In the majority opinion affirming U.S. citizens' right to bear arms, the jurists clearly acknowledged that Congress may limit the types of guns that can be owned and the people who can own them:
"...state and local experimentation with reasonable firearms regulations will continue under the Second Amendment."
"It is important to keep in mind that Heller, while striking down a law that prohibited the possession of handguns in the home, recognized that the right to keep and bear arms is not "a right to keep and carry any weapon whatsoever in any manner whatsoever and for whatever purpose."
"We made it clear in Heller that our holding did not cast doubt on such longstanding regulatory measures as 'prohibitions on the possession of firearms by felons and the mentally ill,' 'laws forbidding the carrying of firearms in sensitive places such as schools and government buildings, or laws imposing conditions and qualifications on the commercial sale of arms.'"

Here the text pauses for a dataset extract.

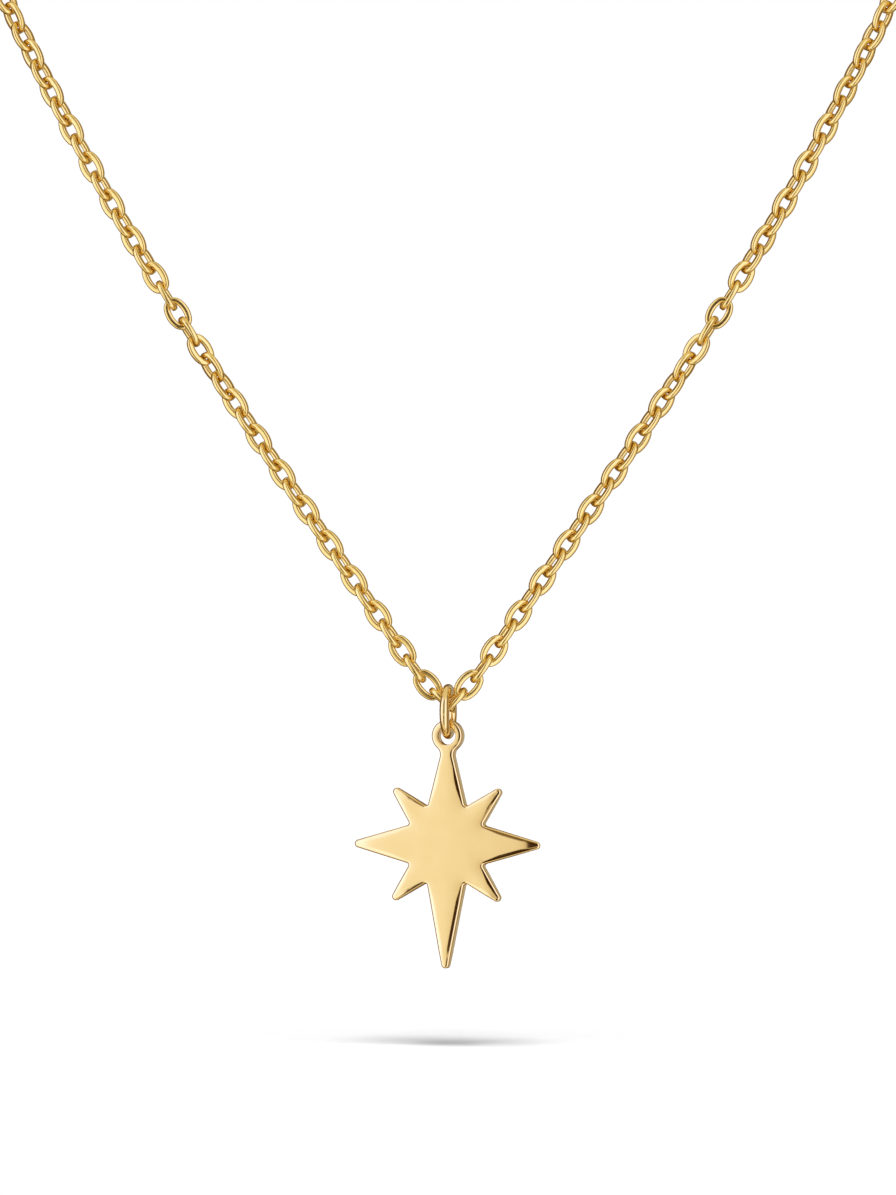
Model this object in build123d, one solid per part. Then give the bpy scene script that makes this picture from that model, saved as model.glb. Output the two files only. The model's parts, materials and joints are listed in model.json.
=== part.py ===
from build123d import *
import os
from math import acos, atan2, cos, degrees, hypot, radians, sin

# A star pendant on an oval link chain. Sizes are in millimetres and angles in degrees.
# The front faces -Y. The origin is the middle of the clasp, where the necklace
# hangs on the nape of a neck.

# Star: eight arms cut from one polished plate, with an eye on the upper arm
side_arm_reach = 8.43
lower_arm_reach = 10.8
diagonal_arm_reach = 6.82
notch_reach = 3.72
notch_turn = 27.5
tip_radius = 0.34
notch_radius = 0.2
plate_thickness = 1.35
plate_edge_radius = 0.2
eye_height = 9.5
eye_rim = 0.59
eye_edge_radius = 0.1
neck_width = 0.86
neck_sink = 0.35
neck_blend_radius = 0.8

# Oval links of round wire, each standing across the next
link_length = 3.03
link_width = 2.13
link_wire = 0.51
link_end_radius = 0.69
link_play = 0.14

# Jump ring, which holds the two strands where they cross, and the star's eye
ring_wire = 0.79
ring_clearance = 0.21
crossing_clearance = 0.19
crossing_rise = 0.54
eye_clearance = 0.4
eye_drop = 0.1

# The ring and the star hang turned to one side, and the star's foot swings to the front
ring_turn = 10.5
star_turn = 16.0
star_lean = 2.0

# Clasp, a plain ring with a smaller end ring soldered to it on a short post
clasp_width = 5.0
clasp_wire = 0.7
clasp_end_wire = 0.6
clasp_post_wire = 0.5
clasp_post_length = 0.55
clasp_play = 0.2

# Route of the right strand from the crossing to its last link, as right, back and up
strand_route = [
    (0, 0, 0),
    (1.86, 0, 1.87),
    (4.1, 0, 4.9),
    (12.5, 0.1, 17.2),
    (20.7, 0.3, 29.6),
    (29.5, 0.7, 44.0),
    (38.2, 2.0, 60.5),
    (46, 7, 77),
    (52.5, 19, 93),
    (55, 38, 106),
    (51, 58, 114.5),
    (41, 75, 119.5),
    (27, 87, 122),
    (13, 93, 123),
    (4, 94, 123),
]

# How far the links have turned about the strand, by share of its length
strand_twist = [
    (0.0, 3.0),
    (0.05, 25.0),
    (0.15, 30.0),
    (0.215, 121.0),
    (0.265, 112.0),
    (0.31, 121.0),
    (1.0, 180.0),
]
crossing_twist = {"left": -5.0, "right": 12.0}

# Places that follow from the sizes
side_step = link_wire + crossing_clearance
ring_radius = (link_width + side_step + ring_wire) / 2 + ring_clearance
eye_hole_radius = ring_wire / 2 + eye_clearance
eye_radius = eye_hole_radius + eye_rim
clasp_end = Vector(*strand_route[-1])
crossing = Vector(0, -clasp_end.Y, -clasp_end.Z)
ring_middle = crossing - Vector(0, 0, crossing_rise)
ring_foot = ring_middle - Vector(0, 0, ring_radius)
eye_middle = ring_foot - Vector(0, 0, eye_drop)


def around(angle, reach):
    """The point at this angle, clockwise from straight up, and this far from the star's middle."""
    return Vector(reach * sin(radians(angle)), reach * cos(radians(angle)))


def tangent_point(outside, middle, radius, side):
    """Where the line from a point outside touches a circle, on its side 1 or -1."""
    apart = outside - middle
    turn = side * degrees(acos(radius / apart.length))
    return middle + (apart.normalized() * radius).rotate(Axis.Z, turn)


def arm(angle, reach, first_notch, last_notch):
    """The edges of one arm, clockwise from notch to notch, with a round tip."""
    middle = around(angle, reach - tip_radius)
    start = tangent_point(first_notch, middle, tip_radius, -1)
    end = tangent_point(last_notch, middle, tip_radius, 1)
    return [
        Line(first_notch, start),
        ThreePointArc(start, around(angle, reach), end),
        Line(end, last_notch),
    ]


def star_outline():
    """The star's face round its middle, with the neck that runs up into the eye."""
    long_arms = {90: side_arm_reach, 180: lower_arm_reach, 270: side_arm_reach}
    notches = [
        around(axis + side * notch_turn, notch_reach)
        for axis in (0, 90, 180, 270)
        for side in (-1, 1)
    ]
    edges = []
    for place in range(1, 8):
        angle = 45 * place
        reach = long_arms.get(angle, diagonal_arm_reach)
        edges += arm(angle, reach, notches[place], notches[(place + 1) % 8])
    neck_top = eye_height - eye_radius + neck_sink
    neck = [Vector(-neck_width / 2, neck_top), Vector(neck_width / 2, neck_top)]
    edges += Polyline(notches[0], *neck, notches[1]).edges()
    eye_place = Vector(0, eye_height)
    face = make_face(edges) + Pos(eye_place) * Circle(eye_radius)
    joins = face.vertices().filter_by(
        lambda v: abs((Vector(v) - eye_place).length - eye_radius) < 1e-4
    )
    face = fillet(joins, neck_blend_radius)
    corners = face.vertices().filter_by(
        lambda v: any((Vector(v) - notch).length < 1e-4 for notch in notches)
    )
    return fillet(corners, notch_radius)


def star():
    """The star plate with softened edges, upright with the middle of its eye at the origin."""
    flat = Pos(0, -eye_height) * star_outline() - Circle(eye_hole_radius)
    plate = extrude(Plane.XZ * flat, plate_thickness / 2, both=True)
    rims = plate.edges().filter_by(
        lambda e: abs(abs(e.center().Y) - plate_thickness / 2) < 1e-4
    )
    holes = rims.filter_by(
        lambda e: hypot(e.position_at(0).X, e.position_at(0).Z) < eye_hole_radius + 1e-4
    )
    plate = fillet(rims - holes, plate_edge_radius)
    rims = plate.edges().filter_by(
        lambda e: abs(abs(e.center().Y) - plate_thickness / 2) < 1e-4
    )
    holes = rims.filter_by(
        lambda e: hypot(e.position_at(0).X, e.position_at(0).Z) < eye_hole_radius + 1e-4
    )
    return fillet(holes, eye_edge_radius)


def oval_path():
    """The middle line of a link, four arcs in the XY plane, long along X."""
    half_length = (link_length - link_wire) / 2
    half_width = (link_width - link_wire) / 2
    end = link_end_radius
    side = (half_length**2 + half_width**2 - 2 * half_length * end) / (2 * (half_width - end))
    join = degrees(atan2(side - half_width, half_length - end))
    return Wire(
        [
            CenterArc((half_length - end, 0), end, -join, 2 * join),
            CenterArc((0, half_width - side), side, join, 180 - 2 * join),
            CenterArc((end - half_length, 0), end, 180 - join, 2 * join),
            CenterArc((0, side - half_width), side, 180 + join, 180 - 2 * join),
        ]
    )


def link():
    """One oval link round the origin, long along X and wide along Y."""
    path = oval_path()
    section = Plane(origin=path @ 0, z_dir=path % 0) * Circle(link_wire / 2)
    return sweep(section, path).solid()


def twist_at(share):
    """The turn of the links about the strand, in straight steps between the table's rows."""
    for (start, low), (end, high) in zip(strand_twist, strand_twist[1:]):
        if share <= end:
            return low + (high - low) * (share - start) / (end - start)
    return strand_twist[-1][1]


def strand(side):
    """The links of one strand, from the crossing to the clasp. The side is left or right."""
    mirror = 1 if side == "right" else -1
    last = len(strand_route) - 1
    points = [
        Vector(mirror * x, y - mirror * side_step / 2 * (1 - place / last), z) + crossing
        for place, (x, y, z) in enumerate(strand_route)
    ]
    path = Spline(*points)
    past_crossing = (link_length - link_wire) / 2 - crossing_overlap()
    pitch = link_length - 2 * link_wire - link_play
    count = 2 * round((path.length - past_crossing) / pitch / 2)
    step = (path.length - past_crossing) / count
    shape = link()
    links = []
    for place in range(count + 1):
        reach = past_crossing + step * place
        share = reach / path.length
        twist = crossing_twist[side] if place == 0 else twist_at(share)
        along = path.tangent_at(reach, PositionMode.LENGTH)
        outward = along.cross(Vector(0, 0, 1)) * mirror
        turn = mirror * (90 * (place % 2) + twist)
        width = outward.rotate(Axis((0, 0, 0), along), turn)
        frame = Plane(
            origin=path.position_at(reach, PositionMode.LENGTH),
            x_dir=along,
            z_dir=along.cross(width),
        )
        links.append(shape.moved(frame.location))
    print(side, "strand:", len(links), "links,", round(step, 3), "apart, route", round(path.length, 1))
    return links


def crossing_overlap():
    """How far the first link's middle line runs past the crossing of the two strands."""
    return link_wire + crossing_clearance / 2


def jump_ring():
    """The round ring that carries the star, on edge to the front and turned like the star."""
    return Pos(ring_middle) * Rot(Z=-ring_turn) * Rot(Y=90) * Torus(ring_radius, ring_wire / 2)


def clasp():
    """One plain solid between the last links: a ring, a short post and a smaller ring."""
    link_reach = link_length / 2 - link_wire - clasp_play
    left = link_reach - clasp_wire / 2 - clasp_end.X
    right = clasp_end.X - link_reach + clasp_end_wire / 2
    large = (clasp_width - clasp_wire) / 2
    small = (right - left - 2 * large - clasp_post_length) / 2
    post_middle = left + 2 * large + clasp_post_length / 2
    flat_on = Rot(X=90)
    ring = Pos(left + large) * flat_on * Torus(large, clasp_wire / 2)
    post = Pos(post_middle) * Rot(Y=90) * Cylinder(clasp_post_wire / 2, clasp_post_length)
    end_ring = Pos(right - small) * flat_on * Torus(small, clasp_end_wire / 2)
    return (ring + post + end_ring).solid()


os.makedirs("parts", exist_ok=True)
hang = Pos(eye_middle) * Rot(Z=-star_turn) * Rot(X=-star_lean)
export_step(hang * star(), "parts/star.step")
export_step(jump_ring(), "parts/jump_ring.step")
for side in ("left", "right"):
    export_step(Compound(strand(side)), f"parts/chain_{side}.step")
export_step(clasp(), "parts/clasp.step")
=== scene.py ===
import json
from math import asin, atan2, ceil, cos, degrees, hypot, radians, sin, tan

import bpy
import numpy as np
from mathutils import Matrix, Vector
from mathutils.geometry import delaunay_2d_cdt


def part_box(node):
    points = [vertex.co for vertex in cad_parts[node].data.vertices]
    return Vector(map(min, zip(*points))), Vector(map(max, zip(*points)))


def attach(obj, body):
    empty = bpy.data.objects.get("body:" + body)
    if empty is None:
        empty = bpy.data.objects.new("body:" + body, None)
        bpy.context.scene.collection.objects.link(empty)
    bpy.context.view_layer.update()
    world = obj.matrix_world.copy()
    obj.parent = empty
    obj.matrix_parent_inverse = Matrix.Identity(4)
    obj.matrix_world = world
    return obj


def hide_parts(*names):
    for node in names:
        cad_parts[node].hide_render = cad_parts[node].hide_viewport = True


# Looks of a star pendant on an oval link chain. Sizes are in millimetres and angles in
# degrees, and each mesh is turned into metres when it is made. The front faces -Y.
MM = 0.001

# Outline of the star plate, as in the solid
side_arm_reach = 8.43
lower_arm_reach = 10.8
diagonal_arm_reach = 6.82
notch_reach = 3.72
notch_turn = 27.5
tip_radius = 0.34
notch_radius = 0.2
plate_thickness = 1.35
eye_height = 9.5
eye_hole_radius = 0.795
eye_radius = 1.385
eye_drop = 0.1
neck_width = 0.86
neck_sink = 0.35
neck_blend_radius = 0.8

# The star's edge, a round over its wall and then a fine bevel. The width of both together
# is small in the notches, at the tips and at the eye, and grows from there by a share of
# the way, up to its full width.
plate_edge_radius = 0.2
eye_edge_radius = 0.12
bevel_width = 0.42
bevel_notch_width = 0.22
bevel_tip_width = 0.29
bevel_eye_width = 0.3
bevel_growth = 0.12
bevel_slope = 8.0
bevel_blend = 0.04

# The star's face, which is slightly bowed from side to side and falls away to its edges
# and tips. Each fall has its drop at a straight edge and the way over which it fades.
bow_radius = 150.0
face_blend = 0.25
face_falls = [(0.09, 1.2), (0.015, 0.3)]
tip_drop = 0.13
tip_fade = 0.95

# Fineness of the star's mesh
outline_step = 0.12
outline_step_slack = 0.2  # as a share of the step
outline_arc_step = 7.0
edge_steps = 6
face_step = 0.16
face_border_room = 0.55  # as a share of the face's step
same_place = 1e-4
triangle_slack = 1e-7

# Oval links of flattened wire, wider along their sides than at their ends
link_length = 3.03
link_width = 2.13
link_wire = 0.51
link_end_radius = 0.69
side_fullness = 0.09
side_fullness_power = 4
link_squareness = 2.8
link_end_steps = 8
link_side_steps = 6
section_angles = (0, 4, 14, 32, 58, 76, 86)
merge_digits = 4

# Jump ring and clasp, with fine grooves where their wire was cut or opens
ring_radius = 2.02
ring_wire = 0.79
ring_cut_angle = 52.0
clasp_width = 5.0
clasp_wire = 0.7
clasp_end_wire = 0.6
clasp_cut_angles = (35.0, 62.0)
clasp_post_wire = 0.5
clasp_post_length = 0.55
clasp_post_sink = 0.1
clasp_solder = 0.08
clasp_solder_power = 4
cut_width = 0.07
cut_depth = 0.05
cut_rows = (-1, -0.5, -0.2, 0, 0.2, 0.5, 1)  # as shares of the groove's width
ring_steps = 128
post_steps = 16
wire_steps = 32

# Gold. Each kind has two tones, how smooth and how rough it gets, the size of its clouds
# of tone, and how strongly they and the fine scratches ripple it.
golds = {
    "plate_gold": {
        "pale": (0.965, 0.735, 0.35),
        "warm": (0.945, 0.705, 0.32),
        "smooth": 0.07,
        "rough": 0.12,
        "cloud_size": 1.6,
        "ripple": 0.1,
    },
    "wire_gold": {
        "pale": (0.955, 0.71, 0.25),
        "warm": (0.93, 0.68, 0.22),
        "smooth": 0.19,
        "rough": 0.25,
        "cloud_size": 0.9,
        "ripple": 0.2,
    },
    "ring_gold": {
        "pale": (0.95, 0.72, 0.32),
        "warm": (0.91, 0.67, 0.28),
        "smooth": 0.08,
        "rough": 0.13,
        "cloud_size": 0.9,
        "ripple": 0.15,
    },
}
cloud_detail = 3.0
cloud_roughness = 0.5
grain_size = 0.06
grain_detail = 4.0
grain_roughness = 0.6
noise_range = (0.3, 0.7)
wave_height = 0.02
scratch_height = 0.001
scratch_share = 0.25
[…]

The issue of an assault weaponry ban has nothing to do with either hunting, for which they serve no reasonable or humane purpose, or Second Amendment rights. It has everything to do with the lawful limitation of the means to do catastrophic harm to groups of people, and not just in schools, in short order.
Presciently, and ironically, the Supreme Court's ruling turned largely on the historical deprivation of freed black people, post Civil War, of the means to protect themselves, primarily in southern states, from marauding white thugs bent on retaining white privilege.